= William Bleloch =

William Bleloch (9 February 1906 in Johannesburg – 20 June 1991) was a South African metallurgist noted for developing smelting techniques for the processing of chrome ores. At a 1975 ceremony when the University of the Witwatersrand conferred upon him an honorary doctorate of Science and Engineering, the citation read "William Bleloch can truly be called the father of our electrochemical and electrometallurgical industries".

== Education ==

Bleloch was the son of the geologist, William Edwin Bleloch. Bleloch matriculated at St. Andrew's College, Grahamstown and enrolled at the University of the Witwatersrand where he was awarded a B.Sc. degree with first-class honours in 1927, and an M.Sc. degree in 1928. From there he studied at the University of London, and obtained a Ph.D. in chemical engineering, with first-class honours in chemistry, in 1930. While in London he met a young American, Jean Denny, whom he subsequently married. Three sons and two daughters resulted from the marriage.

== World War II ==

Bleloch's first post back in South Africa was as Chief Chemist to the Union Steel Corporation. He enlisted in the South African Engineering Corps at the outbreak of World War II, and was commissioned to compile a feasibility report on establishing a mustard gas plant on the farm Klipfontein near Kempton Park as part of the war effort. The production rate of 10 tons per day was not regarded as sufficient by the British principals and a second factory was established at Firgrove near Somerset West. Once full production had been reached the project was placed under civilian management. Bleloch described the manufacture of gas as 'a foul and thankless task and very hazardous', and remarkably no fatalities occurred during production. Mustard gas was used in various campaigns during World War II. (see Mustard gas#Use)

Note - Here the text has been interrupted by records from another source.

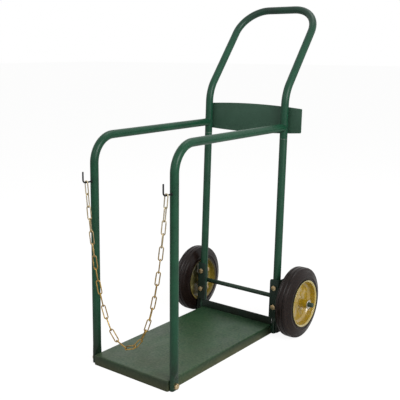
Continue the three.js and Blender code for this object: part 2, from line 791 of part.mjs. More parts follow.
// Half of the wire's centre line: the round end at +1 or -1 and half of each straight side.
function halfLink(end, count) {
  const points = [];
  for (let i = 0; i <= count; i++) {
    const a = Math.PI * (i / count - 0.5);
    points.push([end * (linkStraight + linkBend * Math.cos(a)), linkBend * Math.sin(a)]);
  }
  for (let i = 1; i <= 4; i++) {
    for (const side of [-1, 1]) points.push([(end * linkStraight * (4 - i)) / 4, side * linkBend]);
  }
  return points;
}

const farHalf = halfLink(1, 20);
const nearHalf = halfLink(-1, 20);

// Each link hangs along its own direction and is rolled a quarter turn to the one before. One more
// quarter turn is spread over the chain's ends, so that both end links lie square to their hooks.
function linkFrame(k, slope) {
  const along = vec(1, 0, slope).normalize();
  const q = (2 * k) / (linkCount - 1) - 1;
  const roll = (Math.PI / 2) * k + (Math.PI / 4) * (1 + Math.sign(q) * q ** 4);
  const level = along.clone().cross(vec(0, 1, 0));
  const across = level.multiplyScalar(Math.cos(roll)).add(vec(0, Math.sin(roll), 0));
  return { along, across };
}

const pointIn = ({ along, across }, [a, b]) => along.clone().multiplyScalar(a).addScaledVector(across, b);

// Distance between the middles of two neighbouring links that are pulled tight along `pull`.
function tightPitch(first, second, pull) {
  const a = farHalf.map((q) => pointIn(first, q));
  const b = nearHalf.map((q) => pointIn(second, q));
  const isFree = (pitch) => {
    const shift = pull.clone().multiplyScalar(pitch);
    return b.every((q) => {
      const moved = q.clone().add(shift);
      return a.every((p) => p.distanceTo(moved) > linkWire + chainGap);
    });
  };
  let high = linkInner;
  while (!isFree(high - 0.5)) high -= 0.5;
  let low = high - 0.5;
  for (let step = 0; step < 12; step++) {
    const pitch = (low + high) / 2;
    if (isFree(pitch)) low = pitch;
    else high = pitch;
  }
  return low;
}

// A hanging chain of equal links: the links' slopes rise evenly from one end to the other.
function hangChain() {
  const endReach = linkInner / 2 - hookR - gap; // from the hook's axis to the end link's middle
  const slopes = (rise, middle) => Array.from({ length: linkCount }, (_, k) => rise * (k - middle));
  const lay = (rise, middle, pitches) => {
    const frames = slopes(rise, middle).map((slope, k) => linkFrame(k, slope));
    const at = vec(-sideX, chainY, hookZ).addScaledVector(frames[0].along, endReach);
    const centres = [at.clone()];
    for (let k = 1; k < linkCount; k++) {
      const pull = frames[k - 1].along.clone().add(frames[k].along).normalize();
      centres.push(at.addScaledVector(pull, pitches[k - 1]).clone());
    }
    const end = at.clone().addScaledVector(frames[linkCount - 1].along, endReach);
    return { frames, centres, end };
  };
  let [rise, middle] = [0.7, (linkCount - 1) / 2];
  let pitches = Array(linkCount - 1).fill(linkInner - chainGap);
  for (let round = 0; round < 6; round++) {
    for (let step = 0; step < 12; step++) {
      const miss = (r, m) => {
        const { end } = lay(r, m, pitches);
        return [end.x - sideX, end.z - hookZ];
      };
      const d = 1e-4;
      const [fx, fz] = miss(rise, middle);
      const [rx, rz] = miss(rise + d, middle).map((v, i) => (v - [fx, fz][i]) / d);
      const [mx, mz] = miss(rise, middle + d).map((v, i) => (v - [fx, fz][i]) / d);
      const det = rx * mz - mx * rz;
      rise -= (fx * mz - fz * mx) / det;
      middle -= (rx * fz - rz * fx) / det;
    }
    const { frames } = lay(rise, middle, pitches);
    pitches = pitches.map((_, k) => {
      const pull = frames[k].along.clone().add(frames[k + 1].along).normalize();
      return tightPitch(frames[k], frames[k + 1], pull);
    });
  }
  return lay(rise, middle, pitches);
}

function buildLink() {
  const stations = [1, -1].flatMap((end) =>
    Array.from({ length: 5 }, (_, i) => {
      const a = Math.PI * (i / 4 - 0.5) + (end > 0 ? 0 : Math.PI);
      return {
        p: vec(end * linkStraight + linkBend * Math.cos(a), linkBend * Math.sin(a), 0),
        t: vec(-Math.sin(a), Math.cos(a), 0),
      };
    }),
  );
  return loft(sweepRings(stations, vec(0, 0, 1), () => circle(linkWire / 2, wireSides)), true);
}

const chain = hangChain();
const linkGeometry = buildLink();
chain.frames.forEach(({ along, across }, k) => {
  const link = addMesh(`chain_link_${String(k + 1).padStart(2, "0")}`, linkGeometry, "chain");
  const basis = new THREE.Matrix4().makeBasis(along, across, along.clone().cross(across));
  link.quaternion.setFromRotationMatrix(basis);
  link.position.copy(chain.centres[k]);
});

export default group;
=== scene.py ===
"""Looks of the oxy acetylene torch cart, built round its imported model.

Lengths are written in millimetres and measured as the cart is: X from its middle plane, Y back
from the front face of the tray's front flange, Z up from the floor. One function turns them to
the frame's metres.
"""

import logging
import math
from dataclasses import KW_ONLY, dataclass
from enum import Enum

import bpy
import numpy as np
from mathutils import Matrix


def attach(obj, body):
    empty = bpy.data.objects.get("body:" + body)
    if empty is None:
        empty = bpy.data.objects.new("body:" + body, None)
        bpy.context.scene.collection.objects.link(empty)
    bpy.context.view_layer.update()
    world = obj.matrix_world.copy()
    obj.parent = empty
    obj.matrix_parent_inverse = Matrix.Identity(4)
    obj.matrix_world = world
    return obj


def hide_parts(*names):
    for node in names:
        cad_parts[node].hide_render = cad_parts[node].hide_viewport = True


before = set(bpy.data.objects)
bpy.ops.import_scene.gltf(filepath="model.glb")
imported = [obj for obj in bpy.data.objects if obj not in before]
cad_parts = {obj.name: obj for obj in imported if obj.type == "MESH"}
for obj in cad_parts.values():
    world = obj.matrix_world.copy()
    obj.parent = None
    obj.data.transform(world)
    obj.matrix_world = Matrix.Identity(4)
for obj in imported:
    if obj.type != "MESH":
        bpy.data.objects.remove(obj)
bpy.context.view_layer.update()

LOG = logging.getLogger("torch_cart")

MM = 0.001
ORIGIN_Y = 1.5  # the frame's origin lies midway through the 3 mm front flange
TURN = 2.0 * math.pi
GAP = 0.3  # clearance between pieces that touch
X_AXIS, Y_AXIS, Z_AXIS = np.eye(3)

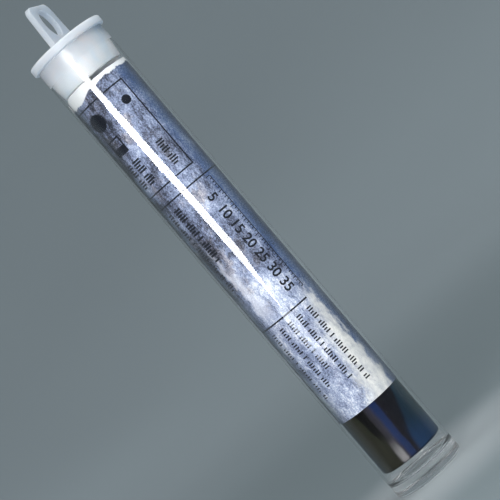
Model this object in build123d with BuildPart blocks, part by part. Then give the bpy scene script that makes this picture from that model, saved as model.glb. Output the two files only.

By the end of the war, Lieutenant-Colonel Bleloch's responsibilities included converting the Klipfontein installation to produce DDT, a conversion which was convenient as it made use of benzene and chlorine, both of which were on hand as surplus stock from the mustard gas days. DDT was used to combat louse-borne typhus fever which at that time had reached epidemic proportions in parts of Southern Africa. His 1947 paper on the conversion delivered to the Chemical, Metallurgical and Mining Society of South Africa, earned him the Society's Gold Medal. A subsequent paper was presented to the South African Institute of Engineers and dealt with the production of ethylene, making him a pioneer in the large-scale production of synthetic organic chemicals.

== Further Work ==

In 1934 Bleloch had outlined a method for the extraction of vanadium and pig iron from vanadiferous magnetite. In the years after WWII he once again became involved in metallurgical and electro-metallurgical projects. In 1948 he took 100 tons of Bushveld Igneous Complex magnetite to Norway where vanadium was extracted, and pig iron was converted to steel. His visionary concept was set out in a March 1949 paper entitled "The electric smelting of iron ores for production of alloy irons and steels and the recovery of chromium and vanadium" which was published by the South African Institute of Mining and Metallurgy. During this period he was Technical Adviser to Rand Mines Limited on a project to construct a commercial plant to produce chromium steel from Bushveld ore. The Evraz Highveld Steel & Vanadium (EHSV) process flowsheet was developed in the early 1960s, based on Bleloch's 1949 work. He showed that magnetite ore from the Bushveld Igneous Complex could be smelted using a submerged-arc furnace while controlling carbon addition.

His 1950 paper to the South African Institute of Engineers entitled "Theoretical considerations in the operation of iron blast furnaces with cold oxygen carbon dioxide blast" earned him another Gold Medal. It would take some 30 years for Bleloch's ideas to be realised.

The improvement of blast-furnace technology continued to hold his interest, and in 1971 he published "Theory of cold blast iron production with stackgas of low nitrogen content". The ideas in this paper were regarded as a realistic solution to the nagging problem of a shortage of local reserves of coking coal, and outlined ideas for producing ferro-alloys of lower melting points. Bleloch was elected a President of The South African Institute of Mining and Metallurgy for the year 1956-1957. His inaugural address, "Metals and megawatts in South-eastern Africa", was hailed for its lucid exposition of the prospects for the electrometallurgical industries of the region.